The verses describe three situations of people facing hardship:

- A homeless man outside a liquor store, who begs for change from passers-by but receives only scornful replies.
- A woman whose boyfriend abandons her after she becomes pregnant by him. Deciding to have an abortion, she draws condemnation from protesters outside the clinic.
- The grieving wife and children of a drug dealer who has been shot and killed.

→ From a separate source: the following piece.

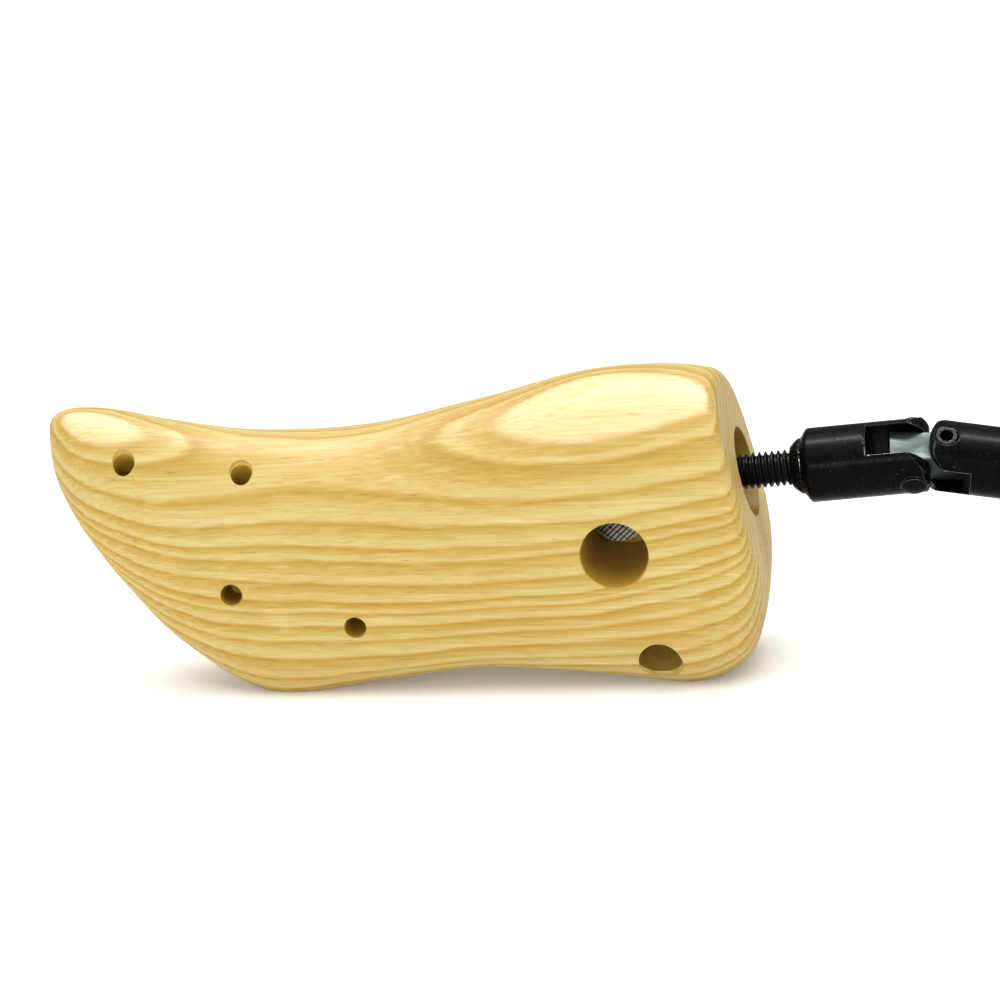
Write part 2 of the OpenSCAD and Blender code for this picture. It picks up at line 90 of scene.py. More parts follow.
BODY = local_frame((rod_start.x, 0, 0), (1, 0, 0), (0, 1, 0))
ROD = local_frame(rod_start, rod_axis, (0, 1, 0))
FIRST_PIN = local_frame(first_pin, rod_axis, first_axis)
BLOCK = local_frame(first_pin, second_pin - first_pin, first_axis)
SECOND_PIN = local_frame(second_pin, shaft_axis, second_axis.cross(shaft_axis))
BAR = local_frame(centre("t_bar"), shaft_axis, Vector((0, 0, 1)).cross(shaft_axis))

PIN_X = (first_pin - rod_start).length / MM
PIN_GAP = (second_pin - first_pin).length / MM
SHAFT_LEN = (centre("t_bar") - second_pin).length / MM

# ---- Sizes, in millimetres, as in the CAD model ----

LAST_LEN = 194
REAR_LEAN = math.radians(11)
REAR_EDGE = 3
SEAM_CHAMFER = 0.35
# Sections: distance from the rear face as a share of the length, then the heights of the top and
# the bottom, the reach of the instep side and of the sole side, and the crest's place
STATIONS = [
    [-1.006, 74.5, 72.0, 1.0, 0.8, -0.2],
    [-1.003, 77.0, 64.0, 5.0, 4.5, -1.5],
    [-0.991, 79.6, 57.0, 9.0, 7.5, -3.0],
    [-0.961, 81.0, 46.0, 13.5, 10.5, -4.5],
    [-0.907, 80.2, 31.0, 17.5, 13.5, -5.5],
    [-0.825, 76.7, 13.2, 21.0, 16.0, -6.5],
    [-0.701, 73.0, -1.4, 23.5, 18.0, -7.0],
    [-0.541, 73.3, 1.7, 26.0, 20.0, -7.0],
    [-0.387, 79.0, 5.0, 28.0, 22.0, -7.0],
    [-0.237, 85.6, 2.0, 29.0, 23.0, -7.0],
    [-0.134, 87.5, -1.2, 29.0, 23.0, -7.0],
    [-0.072, 87.2, 3.5, 28.5, 23.0, -7.0],
    [-0.036, 86.3, 12.0, 28.0, 22.5, -7.0],
    [-0.005, 84.7, 28.0, 27.0, 22.0, -7.0],
]
# The curve through the stations would rise a little above this
TOP_LIMIT = 87.45
# Height of a section's widest place, and how square it is above and below: 2 is an ellipse
WIDE_LEVEL = 0.44
TOP_ROUND = 2.4
LOW_ROUND = 3.0
# Height about which the sections lean, and the stretch where they come to lean fully
LEAN_HEIGHT = 54
LEAN_START = -70
LEAN_FULL = -8
# The least that an outline keeps of its width and height, and its gap from the seam's plane
LEAST = 0.2
SEAM_GAP = 0.02
RINGS_PER_STATION = 12
RINGS_AT_END = 20
POINTS_PER_RING = 84

PLUG_HOLE_R = 3
PLUG_HOLE_DEPTH = 14
PLUG_HOLE_POINT = 1.2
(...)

Each verse ends with the narrator's urging that the listeners put themselves in the characters' situation in order to better understand their troubles. During the bridge, he comments on the difficulties he has witnessed in others' lives and experienced in his own, saying, "I've seen the good side of bad and the down side of up and everything in between."

==Music video==
The music video was directed by Frank Sacramento in Los Angeles. Everlast is shown singing underwater while the three characters depicted in his song drown. Later they are crowded around a window (possibly dead) behind which an idyllic family is enjoying dinner, oblivious to the less fortunate outside.

==Track listings==

UK CD and cassette single
1. "What It's Like" (radio edit) – 3:49
2. "What It's Like" (original album version) – 5:03

UK 7-inch single
A. "What It's Like" (original album version) – 5:03
B. "7 Years" – 4:04

European and Australian CD single
1. "What It's Like" (radio edit) – 3:49
2. "What It's Like" (original album version) – 5:03
3. "7 Years" – 4:04

==Charts==

===Weekly charts===

| Chart (1998–1999) | Peak position |
|---|---|
| Australia (ARIA) | 26 |
| Austria (Ö3 Austria Top 40) | 17 |
| Canada Top Singles (RPM) | 6 |
| Canada Adult Contemporary (RPM) | 33 |
| Canada Rock/Alternative (RPM) | 14 |
| Germany (GfK) | 17 |
| Iceland (Íslenski Listinn Topp 40) | 4 |
| Netherlands (Single Top 100) | 58 |
| New Zealand (Recorded Music NZ) | 31 |
| Scotland Singles (Official Charts) | 33 |
| Switzerland (Schweizer Hitparade) | 20 |
| UK Singles (Official Charts) | 34 |
| UK Indie (Official Charts) | 7 |
| US Billboard Hot 100 | 13 |
| US Adult Alternative Airplay (Billboard) | 13 |
| US Adult Pop Airplay (Billboard) | 9 |
| US Alternative Airplay (Billboard) | 1 |
| US Mainstream Rock (Billboard) | 1 |
| US Pop Airplay (Billboard) | 4 |

===Year-end charts===

| Chart (1998) | Position |
|---|---|
| Iceland (Íslenski Listinn Topp 40) | 26 |
| US Modern Rock Tracks (Billboard) | 89 |

| Chart (1999) | Position |
|---|---|
| Canada Top Singles (RPM) | 29 |
| Germany (Media Control) | 81 |
| US Billboard Hot 100 | 28 |
| US Adult Top 40 (Billboard) | 24 |
| US Mainstream Rock Tracks (Billboard) | 4 |
| US Mainstream Top 40 (Billboard) | 15 |
| US Modern Rock Tracks (Billboard) | 2 |

==Certifications==

| Region | Certification | Certified units/sales |
| New Zealand (RMNZ) | 2× Platinum | 60,000^{‡} |
^{‡} Sales+streaming figures based on certification alone.

==Release history==

Region: Date; Format(s); Label(s); Ref.
United States: July 1998; Modern rock radio; Tommy Boy
November 2, 1998: Active rock radio
January 12, 1999: Contemporary hit radio
United Kingdom: February 15, 1999; 7-inch vinyl; CD; cassette;

== Legacy ==
In April 2015, "What It's Like" was heard playing on the car radio in the dashcam recording during the killing of Walter Scott by Charleston, South Carolina police officer Michael Slager. Everlast said that he was shocked by hearing the song connected to the tragedy and called it "fucked up" and "ironic" considering its lyrical themes of empathy.

In June 2026, CBS News included the song in its list of the 250 essential American songs of the past 250 years.